One would hope that most incidents involving the discipline of employees would rarely so go far as necessitating the introduction of formal letters of reprimand. However, the letters do have their place in a calculated progression of steps to intervene with employees who have decided to make problems of themselves.

Proper record keeping and implementation of policies and procedures in an equitable, easily understandable way can help employees from ever reaching the point where even verbal discipline is necessary. Setting clear expectations with employees regarding attendance, conduct and other areas before they become areas of concern can save many potential headaches. Employees will respect employers who offer clear boundaries. Wishy washy implementation of policy and procedure is an invitation for employee problems.

If employees behave in a way that contradicts policy, their behavior should be noted and they should be disciplined in a way that is consistent across all staff members. Inconsistent implementation of any disciplinary measure is another sure-fire invitation to employee problems.

Certainly, no manager or supervisor wants to find themselves in a position of disciplining an employee who did not even realize that their actions were in contravention of any policy or procedure. Fortunately, employees like this are easily corrected. Beyond verbal warnings and verbal reprimands, the formal letter of reprimand is a tool in an escalating series of steps designed to stop disruptive employees for the betterment of all involved parties.

Provide Clear Expectations With Regard to Policy and Procedure

Employees who have been versed in the policies and procedures of their company are much better prepared to operate in accordance with them than employees who are not aware that such things exist.

Making physical and digital copies of policies and procedures manuals to employees is one step in ensuring that they understand and operate according to them. Other steps to help employees learn and retain company policies and procedures include: video presentations, slide presentations, group participation activities, quizzes and lunch and shower room displays. At least some instances where the discipline of employees has been necessary could have been avoided with more thorough training and education.

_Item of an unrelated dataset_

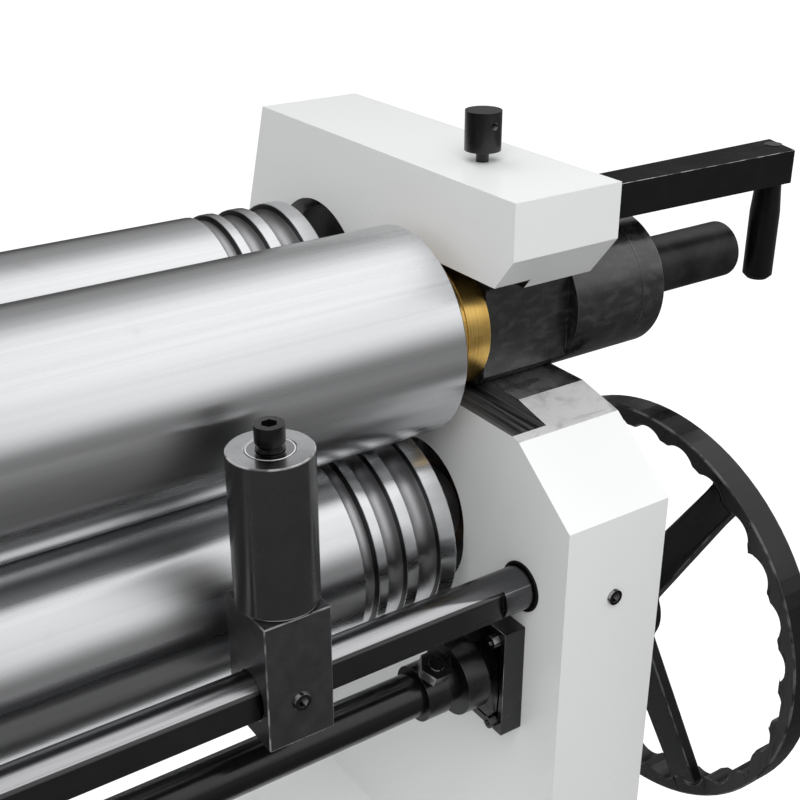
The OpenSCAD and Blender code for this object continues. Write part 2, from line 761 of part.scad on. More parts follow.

Employee Reprimand Letters Are Official Documents

The decision to draft a formal letter of reprimand should never be taken lightly. It should be the culmination of other disciplinary methods and in direct accordance with policies and procedures mandated by the employer or other governing body. Letters of reprimand are generally only issued after verbal forms of discipline are seen as having been exhausted.

Letters of reprimand should contain the following information:

  1. The employer name and address.
  2. The employee name and position.
  3. A clear description of the alleged policy violation.
  4. Behavior modification suggestions in line with prevailing policies and procedures.
  5. Consequences on continued violation of policies.
  6. The name and signature of the person writing the reprimand.
  7. The name and signature of the employee acknowledging receipt.
  8. Attached statements by the employee.

Some serious behaviors that are in contravention of policies and procedures may necessitate issuing employee reprimand letters immediately, circumventing verbal warnings. Behaviors that could cause serious injury to other workers or the general public or result in great cost to the employer are examples of issues that may cause employers to write formal employee letters of reprimand, without issuing verbal warnings first.

Letters of Reprimand: A Mid-Level Response

Falling short of a work suspension or outright dismissal, issuing a formal letter of reprimand is a serious step in making the displeasure of an employer with an employee's performance known. A series of letters of reprimand on an employee's file would be viewed with skepticism by many and serves to offer evidence of the efficacy of the practice as a deterrent. Often, the decision to terminate the employment of a problem employee comes only after the culmination of many verbal and written reprimands, usually made by several different parties. Proper documentation and record keeping provides checks and balances central to the efficient operation of any business and the fair treatment of its personnel. Reports on problem employees from several parties are often given more weight than reports from one.